As we teach specific topics in our classes, it is easy to lose the forest for the trees by looking at the topics in isolation from one another. For instance, a European history course might cover the various wars between France and Germany, but in examining a specific war, it might lose the context of the wars being part of an ongoing disagreement over control of border regions where people of both French and German heritage live, or perhaps deeper issues of national identity.
Similarly, we can also lose the wider context of thought development in more conceptual fields. As an undergraduate I took a modern philosophy course that examined thinkers from Descartes to Kant. But we covered each thinker more or less in isolation from others, and it was only later as a graduate student that I fully comprehended the link between thinkers as a progression of understanding of what knowledge is. This common thread was lost in the weeds of trying to understand each particular thinker as an undergraduate.

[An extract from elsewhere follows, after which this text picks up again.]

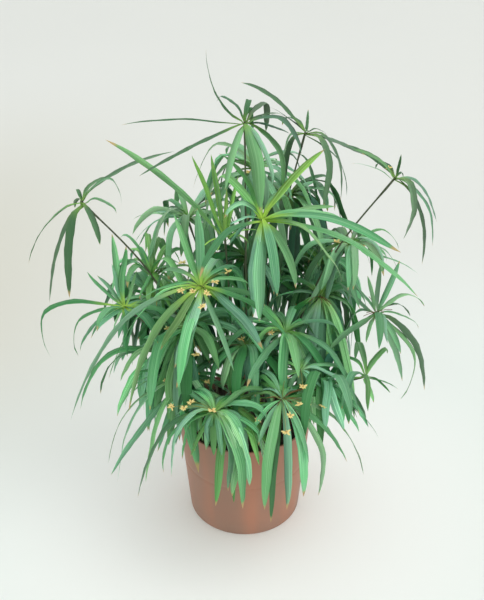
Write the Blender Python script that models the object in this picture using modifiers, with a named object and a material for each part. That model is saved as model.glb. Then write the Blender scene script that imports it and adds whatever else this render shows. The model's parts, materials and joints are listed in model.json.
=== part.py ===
"""A dwarf papyrus in a plain plastic pot: the pot, its soil, and 29 stems that each carry a crown of leaves.

Metres, +Z up. The origin is the middle of the pot's underside, and the front of the plant looks along -Y.
Every leaf is an arc in an upright plane through its crown. The leaves that show most are set one by one,
the others fill the gaps of their crown, and each leaf is turned or bent a little until it is clear of
every other stem and leaf.
"""

import math
import random
from typing import NamedTuple

import bmesh
import bpy
from mathutils import Matrix, Vector, noise
from mathutils.bvhtree import BVHTree

MM = 0.001
GAP = 0.3 * MM
WELD = 0.05 * MM

POT_HEIGHT = 130 * MM
POT_RIM_RADIUS = 75 * MM
POT_BASE_RADIUS = 64 * MM
POT_WALL = 2.2 * MM
POT_FLOOR = 3 * MM
POT_FOOT_BEVEL = 3 * MM
POT_LIP = 0.8 * MM
POT_STEPS = 30
DRAIN_HOLES = 6
DRAIN_RADIUS = 4.5 * MM
DRAIN_SIDES = 6
DRAIN_CIRCLE = 46 * MM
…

Digital timeline assignments are one way to solve this problem by having students represent thinking as a conversation over time or as an unfolding of underlying principles over a sequence of events. They provide a simple way to visualize the progression of ideas or events in terms of common themes. Understanding these themes provides students with the mental hook onto which they can hang the views of individual thinkers or theories, as well as the progression of events, to both better understand the particulars and better retain the information.

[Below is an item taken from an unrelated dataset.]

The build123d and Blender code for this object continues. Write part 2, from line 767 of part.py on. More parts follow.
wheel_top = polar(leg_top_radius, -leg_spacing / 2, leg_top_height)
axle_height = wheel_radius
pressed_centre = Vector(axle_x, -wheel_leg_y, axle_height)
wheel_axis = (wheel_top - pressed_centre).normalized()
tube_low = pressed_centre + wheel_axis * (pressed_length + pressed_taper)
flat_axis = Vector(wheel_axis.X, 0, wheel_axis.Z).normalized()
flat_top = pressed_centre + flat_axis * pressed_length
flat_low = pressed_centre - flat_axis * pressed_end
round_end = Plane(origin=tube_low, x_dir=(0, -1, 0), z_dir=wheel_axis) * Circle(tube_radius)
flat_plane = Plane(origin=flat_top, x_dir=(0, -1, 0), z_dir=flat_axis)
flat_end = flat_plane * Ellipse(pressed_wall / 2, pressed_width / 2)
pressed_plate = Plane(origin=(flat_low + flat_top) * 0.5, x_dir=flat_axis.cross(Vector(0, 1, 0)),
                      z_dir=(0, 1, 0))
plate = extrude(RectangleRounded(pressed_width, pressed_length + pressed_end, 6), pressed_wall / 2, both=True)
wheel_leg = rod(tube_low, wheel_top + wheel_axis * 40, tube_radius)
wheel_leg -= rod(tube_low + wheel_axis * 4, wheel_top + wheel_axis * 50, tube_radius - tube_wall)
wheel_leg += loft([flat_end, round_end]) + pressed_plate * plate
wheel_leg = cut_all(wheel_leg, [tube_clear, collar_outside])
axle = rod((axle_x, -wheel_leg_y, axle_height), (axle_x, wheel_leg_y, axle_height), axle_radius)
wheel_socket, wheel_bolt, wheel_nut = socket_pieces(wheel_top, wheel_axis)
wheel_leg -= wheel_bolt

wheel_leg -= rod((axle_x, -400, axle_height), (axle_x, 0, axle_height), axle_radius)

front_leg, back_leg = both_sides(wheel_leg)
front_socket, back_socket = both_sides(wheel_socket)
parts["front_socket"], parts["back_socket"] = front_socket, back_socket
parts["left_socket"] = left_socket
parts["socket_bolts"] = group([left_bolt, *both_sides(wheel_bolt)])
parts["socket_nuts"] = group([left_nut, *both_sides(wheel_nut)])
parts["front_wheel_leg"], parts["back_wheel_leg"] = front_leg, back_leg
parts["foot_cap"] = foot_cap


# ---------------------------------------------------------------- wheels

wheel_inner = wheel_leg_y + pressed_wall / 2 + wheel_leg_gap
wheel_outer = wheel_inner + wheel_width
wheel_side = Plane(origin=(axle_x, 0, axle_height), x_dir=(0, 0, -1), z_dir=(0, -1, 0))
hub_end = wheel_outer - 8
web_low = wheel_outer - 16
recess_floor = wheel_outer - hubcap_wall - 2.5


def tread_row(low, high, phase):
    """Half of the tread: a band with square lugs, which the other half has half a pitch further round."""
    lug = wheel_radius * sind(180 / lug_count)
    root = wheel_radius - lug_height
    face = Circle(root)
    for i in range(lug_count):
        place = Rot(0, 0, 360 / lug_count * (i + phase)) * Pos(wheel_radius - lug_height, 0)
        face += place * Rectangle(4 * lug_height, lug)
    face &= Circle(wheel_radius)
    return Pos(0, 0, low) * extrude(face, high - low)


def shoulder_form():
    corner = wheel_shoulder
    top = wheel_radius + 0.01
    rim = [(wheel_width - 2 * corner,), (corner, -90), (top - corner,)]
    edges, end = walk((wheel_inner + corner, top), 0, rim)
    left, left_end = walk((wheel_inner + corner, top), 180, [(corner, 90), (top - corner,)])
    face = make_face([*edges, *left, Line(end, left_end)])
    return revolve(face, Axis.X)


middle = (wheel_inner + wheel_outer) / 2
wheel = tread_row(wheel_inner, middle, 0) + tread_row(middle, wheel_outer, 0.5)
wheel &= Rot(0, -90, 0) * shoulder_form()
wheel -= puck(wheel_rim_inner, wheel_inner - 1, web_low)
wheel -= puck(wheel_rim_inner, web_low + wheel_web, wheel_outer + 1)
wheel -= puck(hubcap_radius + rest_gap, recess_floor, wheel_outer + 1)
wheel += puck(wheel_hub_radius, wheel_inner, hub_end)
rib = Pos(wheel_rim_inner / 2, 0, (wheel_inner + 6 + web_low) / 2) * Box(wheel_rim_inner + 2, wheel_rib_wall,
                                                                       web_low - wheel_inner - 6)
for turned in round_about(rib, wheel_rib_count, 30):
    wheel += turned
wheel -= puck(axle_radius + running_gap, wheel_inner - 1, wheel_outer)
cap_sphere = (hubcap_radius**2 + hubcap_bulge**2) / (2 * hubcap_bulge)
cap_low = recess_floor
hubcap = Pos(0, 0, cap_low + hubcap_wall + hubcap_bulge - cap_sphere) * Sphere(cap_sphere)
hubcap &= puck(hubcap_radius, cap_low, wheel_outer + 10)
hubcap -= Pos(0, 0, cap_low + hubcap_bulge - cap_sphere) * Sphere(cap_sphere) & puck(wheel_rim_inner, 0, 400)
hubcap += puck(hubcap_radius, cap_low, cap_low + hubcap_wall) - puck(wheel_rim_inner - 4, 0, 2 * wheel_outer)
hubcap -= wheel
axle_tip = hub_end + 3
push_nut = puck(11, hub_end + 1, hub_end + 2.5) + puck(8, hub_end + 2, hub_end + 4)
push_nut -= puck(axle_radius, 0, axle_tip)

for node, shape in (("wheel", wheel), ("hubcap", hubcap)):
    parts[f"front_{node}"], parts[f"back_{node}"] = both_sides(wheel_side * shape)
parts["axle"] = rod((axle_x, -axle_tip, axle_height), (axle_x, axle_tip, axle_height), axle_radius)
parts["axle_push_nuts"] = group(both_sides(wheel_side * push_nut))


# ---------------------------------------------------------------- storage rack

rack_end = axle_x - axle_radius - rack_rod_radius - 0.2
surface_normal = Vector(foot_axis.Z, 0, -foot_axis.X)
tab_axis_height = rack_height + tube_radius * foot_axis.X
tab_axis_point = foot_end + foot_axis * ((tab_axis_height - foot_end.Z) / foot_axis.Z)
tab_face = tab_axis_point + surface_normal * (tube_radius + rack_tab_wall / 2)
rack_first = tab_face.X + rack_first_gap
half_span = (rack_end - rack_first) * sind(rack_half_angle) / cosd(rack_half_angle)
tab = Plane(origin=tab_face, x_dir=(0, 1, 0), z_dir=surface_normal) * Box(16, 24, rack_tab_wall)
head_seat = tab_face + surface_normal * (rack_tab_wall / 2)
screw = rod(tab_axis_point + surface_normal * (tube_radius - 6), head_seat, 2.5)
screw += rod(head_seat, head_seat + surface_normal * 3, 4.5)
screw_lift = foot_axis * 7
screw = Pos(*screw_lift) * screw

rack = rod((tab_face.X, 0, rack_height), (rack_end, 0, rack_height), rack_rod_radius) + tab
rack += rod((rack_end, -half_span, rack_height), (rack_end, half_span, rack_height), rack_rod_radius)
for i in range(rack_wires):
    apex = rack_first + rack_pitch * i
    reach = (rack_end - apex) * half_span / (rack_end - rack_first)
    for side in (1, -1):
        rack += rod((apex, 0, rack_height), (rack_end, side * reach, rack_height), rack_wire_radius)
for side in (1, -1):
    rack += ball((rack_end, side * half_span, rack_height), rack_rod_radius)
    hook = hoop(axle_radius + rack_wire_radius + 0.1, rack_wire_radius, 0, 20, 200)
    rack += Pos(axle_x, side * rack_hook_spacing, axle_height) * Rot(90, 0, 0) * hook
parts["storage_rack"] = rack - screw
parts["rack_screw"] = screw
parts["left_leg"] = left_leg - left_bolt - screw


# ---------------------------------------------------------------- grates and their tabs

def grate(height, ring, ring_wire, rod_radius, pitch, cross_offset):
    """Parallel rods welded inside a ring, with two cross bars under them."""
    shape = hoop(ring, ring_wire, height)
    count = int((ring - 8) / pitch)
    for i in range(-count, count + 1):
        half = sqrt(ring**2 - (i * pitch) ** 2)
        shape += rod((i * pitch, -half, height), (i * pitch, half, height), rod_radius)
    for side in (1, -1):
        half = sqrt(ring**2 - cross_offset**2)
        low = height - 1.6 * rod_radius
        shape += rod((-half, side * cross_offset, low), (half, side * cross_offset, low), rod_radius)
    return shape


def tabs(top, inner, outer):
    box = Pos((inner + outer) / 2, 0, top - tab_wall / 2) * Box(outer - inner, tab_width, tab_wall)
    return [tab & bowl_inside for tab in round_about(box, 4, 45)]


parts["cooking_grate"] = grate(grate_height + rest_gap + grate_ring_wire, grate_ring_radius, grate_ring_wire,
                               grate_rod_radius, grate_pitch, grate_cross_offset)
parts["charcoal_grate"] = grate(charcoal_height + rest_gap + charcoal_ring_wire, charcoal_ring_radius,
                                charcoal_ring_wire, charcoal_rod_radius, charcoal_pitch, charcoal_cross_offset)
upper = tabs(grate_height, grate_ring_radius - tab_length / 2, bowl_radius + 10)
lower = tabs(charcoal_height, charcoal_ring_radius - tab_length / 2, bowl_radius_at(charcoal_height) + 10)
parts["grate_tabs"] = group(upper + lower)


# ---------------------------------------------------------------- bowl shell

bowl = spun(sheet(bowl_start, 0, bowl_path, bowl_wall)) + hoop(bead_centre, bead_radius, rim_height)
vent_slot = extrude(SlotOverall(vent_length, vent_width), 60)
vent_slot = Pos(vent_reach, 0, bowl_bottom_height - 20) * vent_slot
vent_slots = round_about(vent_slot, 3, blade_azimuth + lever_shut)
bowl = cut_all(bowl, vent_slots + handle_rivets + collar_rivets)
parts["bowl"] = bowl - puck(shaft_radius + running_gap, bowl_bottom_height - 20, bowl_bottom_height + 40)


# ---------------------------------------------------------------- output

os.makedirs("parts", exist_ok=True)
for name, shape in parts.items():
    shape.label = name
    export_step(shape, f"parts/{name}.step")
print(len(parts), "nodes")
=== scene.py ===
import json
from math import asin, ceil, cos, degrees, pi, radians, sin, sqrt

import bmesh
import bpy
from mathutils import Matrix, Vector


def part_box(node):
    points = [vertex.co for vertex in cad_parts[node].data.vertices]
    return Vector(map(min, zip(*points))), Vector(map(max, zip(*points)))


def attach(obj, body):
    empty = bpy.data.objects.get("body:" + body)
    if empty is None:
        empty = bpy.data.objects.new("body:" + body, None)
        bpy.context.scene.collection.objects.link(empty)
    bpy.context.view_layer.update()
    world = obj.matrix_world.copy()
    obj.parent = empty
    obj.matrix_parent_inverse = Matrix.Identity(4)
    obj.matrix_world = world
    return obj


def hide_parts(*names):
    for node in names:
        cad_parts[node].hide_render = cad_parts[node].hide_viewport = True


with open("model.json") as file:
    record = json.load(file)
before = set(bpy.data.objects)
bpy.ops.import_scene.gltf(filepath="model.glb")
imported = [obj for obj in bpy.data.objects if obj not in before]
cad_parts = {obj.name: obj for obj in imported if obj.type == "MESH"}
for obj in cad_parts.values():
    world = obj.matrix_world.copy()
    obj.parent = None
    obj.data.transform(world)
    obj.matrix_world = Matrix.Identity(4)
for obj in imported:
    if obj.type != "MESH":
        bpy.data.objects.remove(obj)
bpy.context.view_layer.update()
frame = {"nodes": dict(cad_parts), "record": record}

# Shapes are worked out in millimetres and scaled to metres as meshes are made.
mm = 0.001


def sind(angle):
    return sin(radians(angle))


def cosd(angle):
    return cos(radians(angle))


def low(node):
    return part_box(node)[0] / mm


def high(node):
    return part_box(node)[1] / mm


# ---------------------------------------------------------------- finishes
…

Plus, digital timelines can make the subject come alive for students through imagery, narration, video, maps, and other media. They require students to think about how to represent underlying ideas visually, which helps them think more deeply about those ideas. Moreover, they help students develop 21st-century communication skills, which increasingly involve communicating ideas visually.
Digital timelines are difficult to develop with common desktop apps, such as MS Word and PowerPoint. But there are a number of free and simple software applications that make it easy to develop attractive digital timelines. Here are some of the best options.
Padlet
Padlet is a popular whiteboard that can host discussions and group projects in lieu of the LMS forum. Like many systems, it comes with convenient templates to start you off, including a timeline template. The timeline template gives students a horizontal dotted line on which they can attach content in a variety of forms, including text, audio, and video. An advantage of the system is its simplicity. One disadvantage is that students can add content only to the center timeline itself, and so students would not be able to add fields above or below the timeline that represent overarching concepts to tie the individual pieces together.
Canva
Canva is my go-to source for making graphics such as title slides for presentations and infographics. Unlike Padlet, which only provides a blank timeline template, Canva has thousands of templates pre-filled with content. Students can browse all the options, pick the one they like best, and then swap out or modify any of the elements in it. This allows for tremendous flexibility in design and thus almost unlimited potential for creativity. Plus, students can download the result as a PDF, image, or video or share it with others as a webpage link. The downside: Canva has a steeper learning curve than other systems.
Sutori
Sutori is a timeline creation tool that allows students to build a two-column vertical timeline scrolling down the page. Students can add not only the same wide range of content that is possible with Padlet and Canva but also interactions, such as quizzes and commenting. For this reason, Sutori touts itself as good for hosting lessons as well as timelines. Additionally, it is fundamentally designed for collaborative development, which makes it good for group projects.
Flippity
Flippity is a free website that hosts templates for creating games, study aids, tournament brackets, and more. Interestingly, it creates the product by downloading a Google Sheet into the student’s Drive account for hosting the information. The student then just swaps out the sample information in the spreadsheet for the content that they want. This makes Flippity the easiest to use of the systems covered here, but it is also the least flexible in terms of appearance and types of content it can hold.
Timeline JS
Timeline JS is similar to Flippity in that it gives the student a Google Sheets template for entering their content. The differences are that it has greater functionality than Flippity, which allows the student to produce a more attractive result, and the timeline scrolls horizontally rather than vertically. The timeline appears at the bottom of the page, and clicking items on the timeline opens up the related content above it.